▸ GIVEN INFORMATION:
* * * * * * *
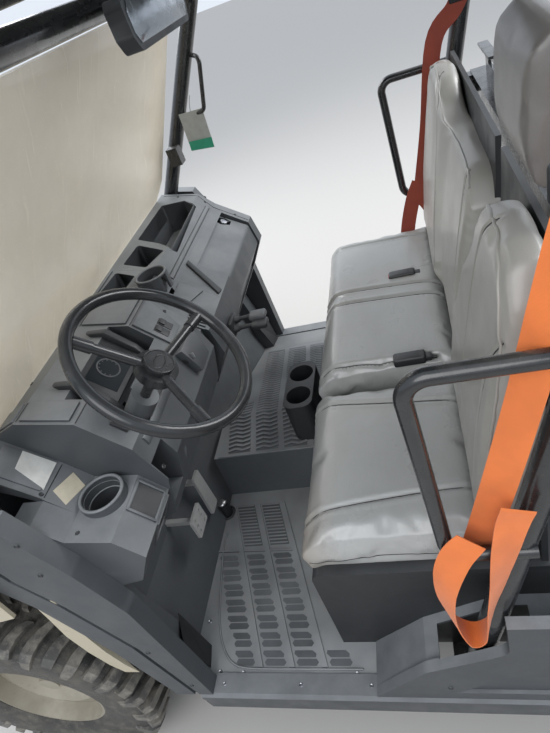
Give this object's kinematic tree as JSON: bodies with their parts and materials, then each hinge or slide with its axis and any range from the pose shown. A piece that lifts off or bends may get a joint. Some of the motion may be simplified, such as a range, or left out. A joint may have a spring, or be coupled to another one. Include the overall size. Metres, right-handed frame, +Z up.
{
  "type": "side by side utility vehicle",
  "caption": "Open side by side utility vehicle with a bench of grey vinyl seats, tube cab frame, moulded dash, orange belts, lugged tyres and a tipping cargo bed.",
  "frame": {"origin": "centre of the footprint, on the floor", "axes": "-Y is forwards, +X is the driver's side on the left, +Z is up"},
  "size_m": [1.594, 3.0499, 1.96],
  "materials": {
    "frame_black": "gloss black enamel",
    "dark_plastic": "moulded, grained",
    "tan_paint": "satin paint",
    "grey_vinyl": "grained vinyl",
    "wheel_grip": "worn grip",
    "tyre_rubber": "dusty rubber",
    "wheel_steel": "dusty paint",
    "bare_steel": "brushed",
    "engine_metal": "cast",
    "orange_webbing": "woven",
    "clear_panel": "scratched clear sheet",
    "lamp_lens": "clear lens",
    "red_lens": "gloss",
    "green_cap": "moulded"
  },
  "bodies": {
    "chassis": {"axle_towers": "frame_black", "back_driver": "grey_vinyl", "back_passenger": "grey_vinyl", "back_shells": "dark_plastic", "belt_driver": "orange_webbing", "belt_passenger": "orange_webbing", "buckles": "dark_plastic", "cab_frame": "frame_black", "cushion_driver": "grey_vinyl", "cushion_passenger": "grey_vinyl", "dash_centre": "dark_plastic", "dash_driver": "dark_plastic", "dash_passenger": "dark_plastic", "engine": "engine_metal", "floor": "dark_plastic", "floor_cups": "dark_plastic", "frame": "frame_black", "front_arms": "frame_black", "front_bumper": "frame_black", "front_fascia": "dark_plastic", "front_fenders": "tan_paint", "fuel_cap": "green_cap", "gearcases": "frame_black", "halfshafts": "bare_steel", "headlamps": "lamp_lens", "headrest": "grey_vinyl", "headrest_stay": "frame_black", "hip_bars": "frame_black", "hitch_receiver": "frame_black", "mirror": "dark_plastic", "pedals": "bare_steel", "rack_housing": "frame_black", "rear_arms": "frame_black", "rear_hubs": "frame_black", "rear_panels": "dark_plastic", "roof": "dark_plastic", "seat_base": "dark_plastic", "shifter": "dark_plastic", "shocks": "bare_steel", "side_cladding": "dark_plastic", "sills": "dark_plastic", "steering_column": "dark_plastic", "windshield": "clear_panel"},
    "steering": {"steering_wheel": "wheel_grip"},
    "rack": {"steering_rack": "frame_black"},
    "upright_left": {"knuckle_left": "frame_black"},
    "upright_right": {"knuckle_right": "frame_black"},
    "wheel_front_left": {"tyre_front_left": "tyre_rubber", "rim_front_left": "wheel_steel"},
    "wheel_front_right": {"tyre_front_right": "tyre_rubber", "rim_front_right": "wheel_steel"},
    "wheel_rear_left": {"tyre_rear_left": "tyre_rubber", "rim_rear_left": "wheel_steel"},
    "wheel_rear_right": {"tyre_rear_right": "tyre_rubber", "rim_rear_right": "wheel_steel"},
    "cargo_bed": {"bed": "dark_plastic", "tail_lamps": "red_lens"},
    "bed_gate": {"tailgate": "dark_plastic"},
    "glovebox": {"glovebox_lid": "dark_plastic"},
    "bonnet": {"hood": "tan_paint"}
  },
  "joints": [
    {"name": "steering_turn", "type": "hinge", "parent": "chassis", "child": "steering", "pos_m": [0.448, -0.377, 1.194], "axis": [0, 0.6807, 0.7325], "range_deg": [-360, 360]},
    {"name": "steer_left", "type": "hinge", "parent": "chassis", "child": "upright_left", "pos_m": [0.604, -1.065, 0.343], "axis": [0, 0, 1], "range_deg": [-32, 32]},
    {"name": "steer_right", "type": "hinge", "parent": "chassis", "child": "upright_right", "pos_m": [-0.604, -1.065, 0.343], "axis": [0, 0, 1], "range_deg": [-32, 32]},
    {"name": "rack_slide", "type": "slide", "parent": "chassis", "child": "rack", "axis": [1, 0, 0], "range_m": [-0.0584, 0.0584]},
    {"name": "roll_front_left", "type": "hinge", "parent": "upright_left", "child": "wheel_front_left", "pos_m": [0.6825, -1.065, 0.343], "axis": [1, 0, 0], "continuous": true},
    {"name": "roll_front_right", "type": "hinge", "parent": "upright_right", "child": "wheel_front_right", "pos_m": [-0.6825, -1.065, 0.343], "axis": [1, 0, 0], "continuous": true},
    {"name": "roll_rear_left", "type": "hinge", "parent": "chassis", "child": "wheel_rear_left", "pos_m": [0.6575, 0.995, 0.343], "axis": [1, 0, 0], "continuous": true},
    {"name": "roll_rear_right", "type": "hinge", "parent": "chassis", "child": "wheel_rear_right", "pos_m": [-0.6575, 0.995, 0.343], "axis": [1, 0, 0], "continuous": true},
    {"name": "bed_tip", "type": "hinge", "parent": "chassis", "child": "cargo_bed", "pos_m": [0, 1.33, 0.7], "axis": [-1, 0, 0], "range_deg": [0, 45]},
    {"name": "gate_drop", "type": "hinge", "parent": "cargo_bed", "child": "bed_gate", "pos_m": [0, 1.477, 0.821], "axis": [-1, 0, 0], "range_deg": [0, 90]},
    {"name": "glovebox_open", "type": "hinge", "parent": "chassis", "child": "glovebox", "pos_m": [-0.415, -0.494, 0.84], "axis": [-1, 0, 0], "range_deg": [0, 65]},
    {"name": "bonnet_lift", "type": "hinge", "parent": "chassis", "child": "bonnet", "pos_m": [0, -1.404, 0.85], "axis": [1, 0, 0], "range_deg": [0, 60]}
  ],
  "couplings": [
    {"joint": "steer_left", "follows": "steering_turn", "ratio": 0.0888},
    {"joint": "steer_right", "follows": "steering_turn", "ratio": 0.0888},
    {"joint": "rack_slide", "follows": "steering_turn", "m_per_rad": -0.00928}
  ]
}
* * * * * * *
▸ GIVEN PROBLEM:
Pick out the lines containing the string "materials" and show them.

▸ RESULT BELOW:
Give this object's kinematic tree as JSON: bodies with their parts and materials, then each hinge or slide with its axis and any range from the pose shown. A piece that lifts off or bends may get a joint. Some of the motion may be simplified, such as a range, or left out. A joint may have a spring, or be coupled to another one. Include the overall size. Metres, right-handed frame, +Z up.
  "materials": {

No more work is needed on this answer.